● **Problem to work on**
Repeat exactly the lines between and including those that contain "for piece in list(where.objects)" and "bpy.data.objects.remove(obj)". Output no other line.

● **Data extract**
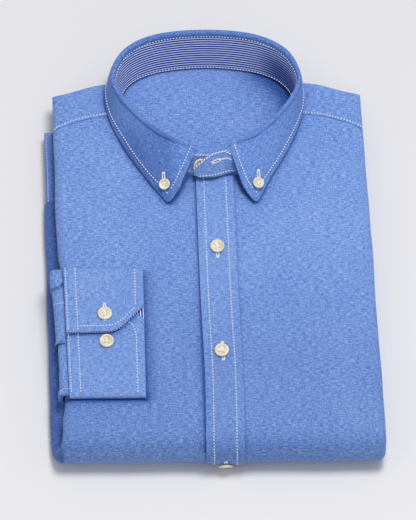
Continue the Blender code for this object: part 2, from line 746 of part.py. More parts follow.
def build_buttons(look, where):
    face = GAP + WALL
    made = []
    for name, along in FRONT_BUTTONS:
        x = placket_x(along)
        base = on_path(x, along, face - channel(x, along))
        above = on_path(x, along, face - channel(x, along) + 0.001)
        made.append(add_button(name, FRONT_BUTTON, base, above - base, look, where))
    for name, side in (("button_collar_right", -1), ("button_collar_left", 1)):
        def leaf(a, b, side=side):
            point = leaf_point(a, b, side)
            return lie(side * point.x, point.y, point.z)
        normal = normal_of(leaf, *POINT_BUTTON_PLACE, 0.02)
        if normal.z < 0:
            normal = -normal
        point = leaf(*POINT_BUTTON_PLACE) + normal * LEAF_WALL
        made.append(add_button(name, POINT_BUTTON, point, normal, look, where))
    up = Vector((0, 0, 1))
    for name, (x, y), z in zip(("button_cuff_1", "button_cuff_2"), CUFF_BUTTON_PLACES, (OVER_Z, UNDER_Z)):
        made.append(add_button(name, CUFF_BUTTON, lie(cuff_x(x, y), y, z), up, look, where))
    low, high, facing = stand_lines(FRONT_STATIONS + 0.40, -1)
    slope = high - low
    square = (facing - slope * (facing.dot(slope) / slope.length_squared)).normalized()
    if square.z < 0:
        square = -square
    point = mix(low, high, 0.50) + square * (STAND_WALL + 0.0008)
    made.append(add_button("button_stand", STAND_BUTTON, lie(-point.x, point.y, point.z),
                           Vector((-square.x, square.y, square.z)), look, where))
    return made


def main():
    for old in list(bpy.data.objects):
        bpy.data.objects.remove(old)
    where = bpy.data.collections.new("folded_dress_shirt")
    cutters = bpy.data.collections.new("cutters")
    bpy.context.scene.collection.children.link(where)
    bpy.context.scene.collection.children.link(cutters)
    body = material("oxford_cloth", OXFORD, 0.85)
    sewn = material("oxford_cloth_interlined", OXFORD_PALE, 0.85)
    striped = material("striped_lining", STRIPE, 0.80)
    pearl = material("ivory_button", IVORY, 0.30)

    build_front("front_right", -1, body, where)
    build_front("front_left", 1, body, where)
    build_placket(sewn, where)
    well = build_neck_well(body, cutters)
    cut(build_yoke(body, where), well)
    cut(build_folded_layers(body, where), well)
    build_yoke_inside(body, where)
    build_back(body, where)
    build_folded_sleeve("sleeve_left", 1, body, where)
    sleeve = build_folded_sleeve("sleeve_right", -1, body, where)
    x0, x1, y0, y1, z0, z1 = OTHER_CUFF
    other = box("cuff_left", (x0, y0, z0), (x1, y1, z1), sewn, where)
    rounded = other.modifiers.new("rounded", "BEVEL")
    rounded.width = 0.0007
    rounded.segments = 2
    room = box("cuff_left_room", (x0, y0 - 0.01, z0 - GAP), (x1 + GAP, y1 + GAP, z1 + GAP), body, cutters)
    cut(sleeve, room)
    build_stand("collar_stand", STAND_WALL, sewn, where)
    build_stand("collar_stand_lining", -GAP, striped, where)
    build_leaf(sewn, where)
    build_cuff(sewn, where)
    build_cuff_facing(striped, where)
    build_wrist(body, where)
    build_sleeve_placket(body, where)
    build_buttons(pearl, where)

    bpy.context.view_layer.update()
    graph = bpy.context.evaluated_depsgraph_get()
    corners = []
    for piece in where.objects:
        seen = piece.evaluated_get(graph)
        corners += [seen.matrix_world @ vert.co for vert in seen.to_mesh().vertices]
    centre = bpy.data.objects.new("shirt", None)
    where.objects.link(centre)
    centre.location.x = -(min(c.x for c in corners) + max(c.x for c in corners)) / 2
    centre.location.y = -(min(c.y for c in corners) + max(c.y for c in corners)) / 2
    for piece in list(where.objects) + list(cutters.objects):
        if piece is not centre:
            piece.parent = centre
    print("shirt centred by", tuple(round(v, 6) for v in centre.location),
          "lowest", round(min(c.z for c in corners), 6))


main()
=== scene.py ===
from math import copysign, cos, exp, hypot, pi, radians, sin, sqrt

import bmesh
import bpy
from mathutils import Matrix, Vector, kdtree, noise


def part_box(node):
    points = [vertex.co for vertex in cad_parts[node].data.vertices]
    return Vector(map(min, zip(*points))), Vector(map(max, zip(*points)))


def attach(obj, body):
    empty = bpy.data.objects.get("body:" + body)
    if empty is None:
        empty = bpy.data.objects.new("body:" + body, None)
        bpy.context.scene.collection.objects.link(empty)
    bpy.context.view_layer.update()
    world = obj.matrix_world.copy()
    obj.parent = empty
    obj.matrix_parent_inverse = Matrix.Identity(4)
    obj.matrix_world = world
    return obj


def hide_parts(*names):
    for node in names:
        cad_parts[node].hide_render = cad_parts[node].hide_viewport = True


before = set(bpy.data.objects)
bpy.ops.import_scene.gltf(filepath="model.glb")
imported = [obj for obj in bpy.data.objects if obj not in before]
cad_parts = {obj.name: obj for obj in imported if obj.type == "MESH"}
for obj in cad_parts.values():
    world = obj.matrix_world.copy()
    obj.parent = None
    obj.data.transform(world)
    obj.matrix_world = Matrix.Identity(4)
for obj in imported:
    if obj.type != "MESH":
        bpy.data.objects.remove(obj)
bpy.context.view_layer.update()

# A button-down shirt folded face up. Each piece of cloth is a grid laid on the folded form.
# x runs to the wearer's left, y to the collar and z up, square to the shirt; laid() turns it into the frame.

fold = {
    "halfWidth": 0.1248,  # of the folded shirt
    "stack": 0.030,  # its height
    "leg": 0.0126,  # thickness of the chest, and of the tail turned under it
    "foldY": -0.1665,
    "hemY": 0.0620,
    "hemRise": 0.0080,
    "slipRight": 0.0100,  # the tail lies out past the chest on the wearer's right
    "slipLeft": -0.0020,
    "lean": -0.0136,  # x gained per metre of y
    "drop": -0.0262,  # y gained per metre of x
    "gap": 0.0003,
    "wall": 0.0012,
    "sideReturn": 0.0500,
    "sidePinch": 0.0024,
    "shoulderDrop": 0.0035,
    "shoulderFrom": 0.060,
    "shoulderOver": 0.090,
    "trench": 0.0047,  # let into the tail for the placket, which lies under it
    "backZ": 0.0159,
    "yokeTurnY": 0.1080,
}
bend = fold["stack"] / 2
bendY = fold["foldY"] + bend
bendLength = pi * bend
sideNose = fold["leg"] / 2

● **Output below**
    for piece in list(where.objects) + list(cutters.objects):
        if piece is not centre:
            piece.parent = centre
    print("shirt centred by", tuple(round(v, 6) for v in centre.location),
          "lowest", round(min(c.z for c in corners), 6))


main()
=== scene.py ===
from math import copysign, cos, exp, hypot, pi, radians, sin, sqrt

import bmesh
import bpy
from mathutils import Matrix, Vector, kdtree, noise


def part_box(node):
    points = [vertex.co for vertex in cad_parts[node].data.vertices]
    return Vector(map(min, zip(*points))), Vector(map(max, zip(*points)))


def attach(obj, body):
    empty = bpy.data.objects.get("body:" + body)
    if empty is None:
        empty = bpy.data.objects.new("body:" + body, None)
        bpy.context.scene.collection.objects.link(empty)
    bpy.context.view_layer.update()
    world = obj.matrix_world.copy()
    obj.parent = empty
    obj.matrix_parent_inverse = Matrix.Identity(4)
    obj.matrix_world = world
    return obj


def hide_parts(*names):
    for node in names:
        cad_parts[node].hide_render = cad_parts[node].hide_viewport = True


before = set(bpy.data.objects)
bpy.ops.import_scene.gltf(filepath="model.glb")
imported = [obj for obj in bpy.data.objects if obj not in before]
cad_parts = {obj.name: obj for obj in imported if obj.type == "MESH"}
for obj in cad_parts.values():
    world = obj.matrix_world.copy()
    obj.parent = None
    obj.data.transform(world)
    obj.matrix_world = Matrix.Identity(4)
for obj in imported:
    if obj.type != "MESH":
        bpy.data.objects.remove(obj)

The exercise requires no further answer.